The table is too tall
I wanted an adult-size cocktail table with a bit of leg room. We got the controller height right—there’s about an inch of knee clearance under the control box when you sit down at the table. I miscalculated on the amount of vertical clearance we needed between the control panels and the glass tabletop.
I was aiming for 5 ½” of clearance. We ended up with 5 5/8” of clearance. That’s 1/8” more than we were hoping for, and that ended up being almost 2” more than is really necessary. That would put the cabinet at a more usable height of 32 inches instead of the 34 inches we ended up with. Most tables and desks are 29 to 30 inches. Our cocktail cabinet is approaching counter top height, which is usually about 36 inches.
If we had to, we could probably squeeze a half-inch or more out of the depth of the control panel boxes, too.
Quarter inch glass is a bit thin but it works
I’m very glad that we went with glass. If we went with plastic it would have had to be very thick to be rigid enough to work with our design. To use acrylic we would have had to support it from underneath with wood or particleboard, and that would have made the table even taller.
The quarter inch piece of glass we used was surprisingly inexpensive. Our 32” by 42” piece of glass with rounded corners cost less than $60 from a local shop. A thick enough piece of plastic would have been way more expensive and we would have had to radius the corners ourselves. Definitely check your local glass retailers because this was way less expensive than the glass we were finding on the Internet. All the good Internet prices were on certain pre-cut sizes. We had ours cut to exactly the dimensions we wanted.
The thin glass has made me nervous on more than one occasion. When I saw someone sitting at the end with their elbows on the table and putting a bit of weight on it, I couldn’t believe how much the glass was flexing. With our large surface we probably should have gone with 3/8” glass.
Some molding problems
We have a pair of ninety-degree bends in the t-molding at each control panel. The problem is that there is only about an inch of molding after the bend. You can see it popping out a bit in the above picture. We ended up having to glue some of these small sections in. If I had anticipated this problem I would have eliminated it from the design.

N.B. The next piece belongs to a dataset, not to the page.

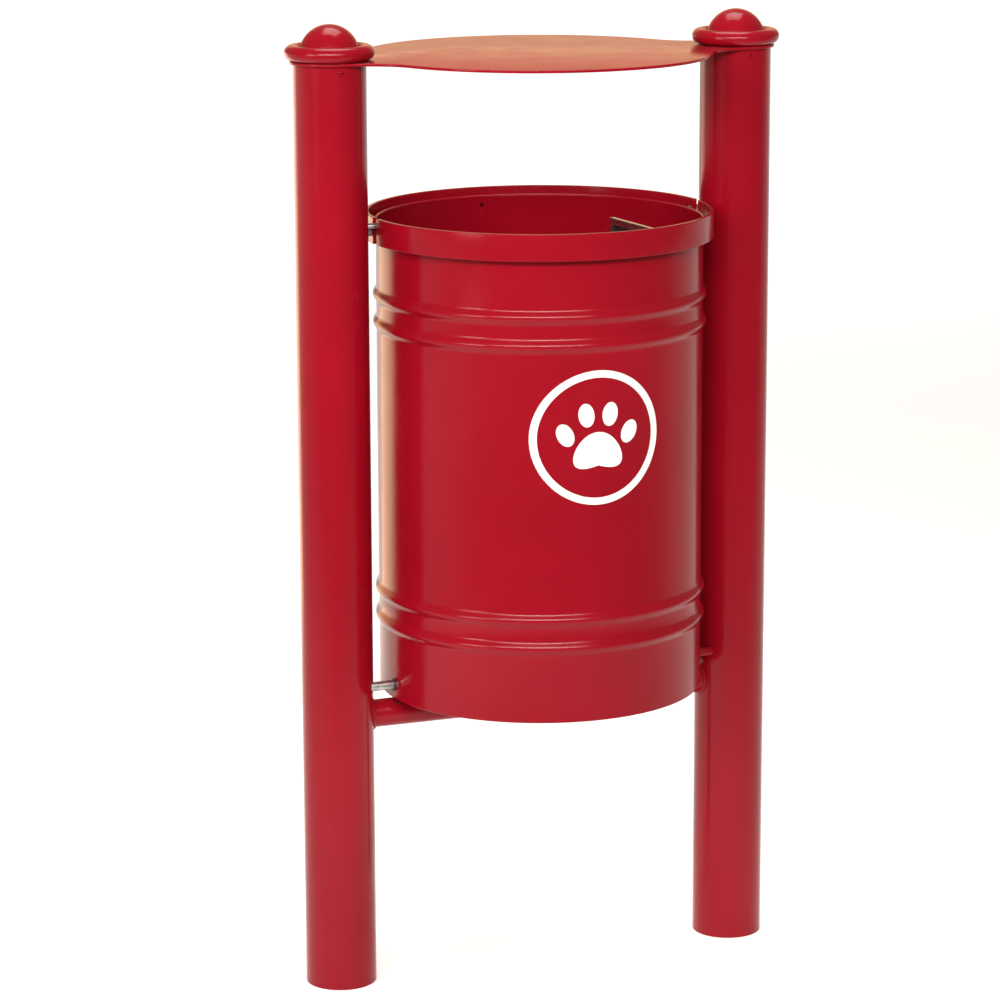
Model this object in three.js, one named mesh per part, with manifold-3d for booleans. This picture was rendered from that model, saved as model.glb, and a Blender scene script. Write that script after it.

I’m also unhappy that I have one seam where I have a single piece of molding circling the entire cabinet at the control panels. The seam is in the center of the player-four seat, and I currently have that side up against the wall. I don’t like knowing that it is hiding back there, though. Unfortunately, I don’t think I could have designed this one away. That single ring of light blue molding is one of my favorite features of the cabinet.
Stick on vinyl…
The sticky-back vinyl looks and feels great. In my opinion, it is too expensive and it is much too time consuming to apply it. Due to the high shipping costs, the vinyl was over 20% of the total cost of the cabinet (and I almost goofed up; we barely had enough to cover the cabinet).
It also took a very long time to cover the cabinet. The cabinet build took us a very large number of hours. I think if we did it again, most of the steps would take half the time, but not on the vinyl. You have to be very meticulous when you put it on, and trimming all the edges perfectly takes a lot of time.
I would like to try using melamine board on the next cabinet. It is only a bit more expensive than particleboard, but even if we had to paint it we’d save a ton of time compared to using vinyl.
Choose the right display
I already wrote about the problems with my choice of monitor, it only has a good viewing angle from three sides. If I build another four-player cocktail cabinet I will probably use a 26” or 32” LCD television. However, because of the asymmetric vertical viewing angle of an LCD monitor we are probably getting a better view right now at the player-three seat than we would with even an IPS display.
I’m not sure if I would build another four-player cabinet. Most of the time we play one or two-player games. With the size of our table it is more convenient to play single player games from the player one seat with the screen split with MAME’s cocktail mode.
Outside of MAME and MESS, this isn’t an option. All the other games have to face the player three seat. This means that all native games are effectively limited to one player.
A trackball would have been useful…
I really should have included a trackball. I thought it would be a bad idea to put one underneath a sheet of glass and in such a small, enclosed space.
I’ve been playing more native games on the cabinet than emulated games. Most native games require a mouse for something, even if it is only to start a new game. I’ve been doing a reasonable job cheating at this, but it is a pain in the neck.